Brandon Rolle: Okay. Great. And you had commented on dealers needing to cut prices. Is it solely on them to cut prices? Or would you guys potentially lower pricing to get pricing more in line with consumer demand?
Jack Springer: It’s on them. They’ve been carrying MSRP for two, three years, and we’ve gone back to our normal support related to the programs that we have. But what I’ve seen in boat shows is they’re still holding pricing too high.
Brandon Rolle: Okay. And just lastly on the boat shows. How much of the year-over-year increase at retail is driven by improved inventory availability versus actual stronger consumer demand? I feel like last year, there wasn’t a lot of inventory in the channel to show or sell at these boat shows.
Jack Springer: No, I think that’s very accurate. And one of the things that we’re seeing is people are not in that hurry. They’re not being told that if you don’t place your order, you’re not going to get a boat by the beginning by Memorial Day or the beginning of summer, whenever it would be. So there is more price comparison. There’s more, what I’ll call, kicking in the towers tires, excuse me. So, I think that absolutely plays into it. The decision point, I’ll put it this way, is taking longer than it did last year because people were afraid they would not get a boat. That may pay dividends as we go forward. But instead of buying at the boat show as they might have last year, it may be more of a two, three, four-week long process.
Brandon Rolle: Okay, great. Thank you.
Jack Springer: Thank you.
Operator: And our next question will come from Eric Wold with B. Riley Securities. Please go ahead.
Eric Wold: Thanks. Good morning. Two quick questions, hopefully. I guess first off, kind of thinking back to when the supply chain issue was first popping up a year and change ago, you kind of talked about how much that was keeping you from optimal efficient levels of production, 20% kind of plus from where you want to be. As you think about now where we are with inventories getting back to more normalized levels within the next year or so in the three categories where you see demand shaping up, how do you think about production versus where you’d want to be on an optimal level?
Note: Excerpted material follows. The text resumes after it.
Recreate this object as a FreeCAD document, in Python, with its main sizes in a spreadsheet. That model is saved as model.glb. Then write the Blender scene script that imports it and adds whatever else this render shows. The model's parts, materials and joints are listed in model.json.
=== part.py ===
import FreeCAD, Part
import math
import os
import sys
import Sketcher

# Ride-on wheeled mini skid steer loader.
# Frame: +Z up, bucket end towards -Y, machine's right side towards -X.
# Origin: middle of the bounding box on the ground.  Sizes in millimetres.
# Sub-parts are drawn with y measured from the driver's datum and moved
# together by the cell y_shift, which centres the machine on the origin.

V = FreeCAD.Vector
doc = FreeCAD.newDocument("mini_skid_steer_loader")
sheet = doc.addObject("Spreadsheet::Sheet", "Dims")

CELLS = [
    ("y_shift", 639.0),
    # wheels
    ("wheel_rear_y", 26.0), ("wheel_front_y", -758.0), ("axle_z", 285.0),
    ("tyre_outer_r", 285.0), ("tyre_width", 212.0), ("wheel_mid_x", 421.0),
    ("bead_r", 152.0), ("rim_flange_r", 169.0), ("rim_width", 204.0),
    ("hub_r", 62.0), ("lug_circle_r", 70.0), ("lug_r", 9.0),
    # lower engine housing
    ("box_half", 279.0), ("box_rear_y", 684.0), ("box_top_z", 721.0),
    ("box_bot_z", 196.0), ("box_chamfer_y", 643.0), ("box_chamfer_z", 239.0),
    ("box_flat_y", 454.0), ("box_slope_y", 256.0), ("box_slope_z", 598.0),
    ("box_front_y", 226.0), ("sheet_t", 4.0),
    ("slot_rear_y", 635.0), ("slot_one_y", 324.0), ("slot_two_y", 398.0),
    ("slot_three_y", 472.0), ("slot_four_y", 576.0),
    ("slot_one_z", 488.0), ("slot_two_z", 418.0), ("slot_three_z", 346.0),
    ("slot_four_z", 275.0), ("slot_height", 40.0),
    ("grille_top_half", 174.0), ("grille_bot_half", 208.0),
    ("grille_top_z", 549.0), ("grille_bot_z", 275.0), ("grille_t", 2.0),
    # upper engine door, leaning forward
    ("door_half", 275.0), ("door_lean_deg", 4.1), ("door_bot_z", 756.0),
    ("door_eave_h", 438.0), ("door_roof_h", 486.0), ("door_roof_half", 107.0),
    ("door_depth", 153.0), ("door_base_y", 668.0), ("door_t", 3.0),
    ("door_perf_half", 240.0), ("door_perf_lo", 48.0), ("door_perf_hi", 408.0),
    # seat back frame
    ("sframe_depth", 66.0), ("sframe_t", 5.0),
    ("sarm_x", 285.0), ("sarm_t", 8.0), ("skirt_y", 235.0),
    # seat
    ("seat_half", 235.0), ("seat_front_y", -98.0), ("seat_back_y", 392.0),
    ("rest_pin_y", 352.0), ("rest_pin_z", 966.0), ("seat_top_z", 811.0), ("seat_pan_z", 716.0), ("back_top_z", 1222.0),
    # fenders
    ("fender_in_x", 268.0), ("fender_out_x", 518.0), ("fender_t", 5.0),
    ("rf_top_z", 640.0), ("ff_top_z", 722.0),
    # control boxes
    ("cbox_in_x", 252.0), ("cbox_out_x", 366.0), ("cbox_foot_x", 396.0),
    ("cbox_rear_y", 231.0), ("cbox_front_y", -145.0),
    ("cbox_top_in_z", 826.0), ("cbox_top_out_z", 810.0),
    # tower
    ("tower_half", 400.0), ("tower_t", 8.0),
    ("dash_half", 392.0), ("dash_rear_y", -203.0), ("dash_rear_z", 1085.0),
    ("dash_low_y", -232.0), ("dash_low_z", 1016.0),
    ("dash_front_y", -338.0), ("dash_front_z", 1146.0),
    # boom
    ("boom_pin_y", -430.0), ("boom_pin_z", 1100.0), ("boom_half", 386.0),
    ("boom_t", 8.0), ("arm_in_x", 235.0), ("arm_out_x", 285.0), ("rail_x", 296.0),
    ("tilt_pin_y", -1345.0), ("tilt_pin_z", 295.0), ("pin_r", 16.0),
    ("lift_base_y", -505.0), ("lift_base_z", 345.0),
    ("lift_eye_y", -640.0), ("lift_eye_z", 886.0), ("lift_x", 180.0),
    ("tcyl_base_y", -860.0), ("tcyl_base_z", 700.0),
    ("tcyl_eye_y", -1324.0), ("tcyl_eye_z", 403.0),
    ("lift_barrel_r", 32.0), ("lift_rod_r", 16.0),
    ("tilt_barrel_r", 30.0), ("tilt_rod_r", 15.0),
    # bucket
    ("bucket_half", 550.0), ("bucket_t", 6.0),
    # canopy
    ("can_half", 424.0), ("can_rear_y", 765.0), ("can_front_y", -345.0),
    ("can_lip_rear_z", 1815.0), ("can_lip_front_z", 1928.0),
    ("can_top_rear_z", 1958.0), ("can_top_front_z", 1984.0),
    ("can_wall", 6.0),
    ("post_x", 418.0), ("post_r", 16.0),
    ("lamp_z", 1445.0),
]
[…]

Is it still the same than it was before? Or is has to come down a little bit just to get more ER .
Jack Springer: What I would tell you is that our capacity is increasing. And so the capacity whereas in the past, capacity has been the issue, in terms of keeping up with demand, that is becoming less and less of an issue. But eloquently comes down to is, what are the channel inventories looking like. Quarter or the weeks on hand of inventory for our various brands and within the segments. And we’re going to be very responsible, and I can only hope our competition will be responsible and not irresponsible.
Eric Wold: Got it. And then second question, last question. You kind of went through the various successes you had with the acquisitions you completed and talked and mentioned that you definitely would be interested in something else of quality out there to acquire if the situation is right. Does that seem to indicate that that’s more a priority versus launching something greenfield internally? Or would you still consider launching another brand or another kind of extension internally?
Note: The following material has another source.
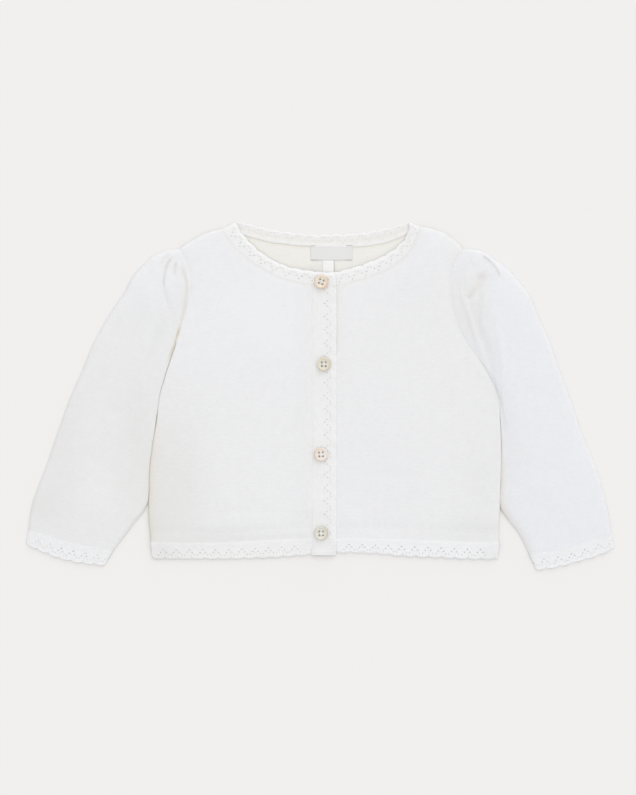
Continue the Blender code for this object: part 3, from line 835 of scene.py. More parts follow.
# %% Knitted cloth material
COTTON = {"Roughness": 0.95, "Sheen Weight": 0.04, "Sheen Roughness": 0.6, "Specular IOR Level": 0.2}
LOOP_HEIGHT = 0.3  # mm
PAINTED_SHADE_CREAM = (0.62, 0.53, 0.36, 1)
# a finish's white as painted lit and painted dim, and the same two in a cooler painted light
Whites = namedtuple("Whites", "lit dim cool_lit cool_dim")
BODY_WHITES = Whites(
    lit=(0.831, 0.832, 0.837, 1),
    dim=(0.763, 0.763, 0.757, 1),
    cool_lit=(0.835, 0.843, 0.872, 1),
    cool_dim=(0.77, 0.774, 0.792, 1),
)
# the back's inside is painted a warmer white, for the warm shade inside the neck opening
INSIDE_WHITES = Whites(
    lit=(0.83, 0.822, 0.78, 1),
    dim=(0.77, 0.76, 0.715, 1),
    cool_lit=(0.83, 0.83, 0.83, 1),
    cool_dim=(0.77, 0.77, 0.77, 1),
)
LACE_WHITES = Whites(
    lit=(0.868, 0.868, 0.867, 1),
    dim=(0.772, 0.771, 0.765, 1),
    cool_lit=(0.868, 0.876, 0.902, 1),
    cool_dim=(0.775, 0.782, 0.80, 1),
)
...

Jack Springer: I think we have to have those options open for both at all times. It’s easier and it’s more it’s quicker if you make an acquisition, but it also costs a lot more. But if you look at the acquisitions we’ve made, we’re immediately in the business. We’re immediately in a point of improving it. And so I’m not going to say that’s the desired path but it’s easier, quicker path, but we would keep the option of an acquisition or a greenfield open in the right circumstance.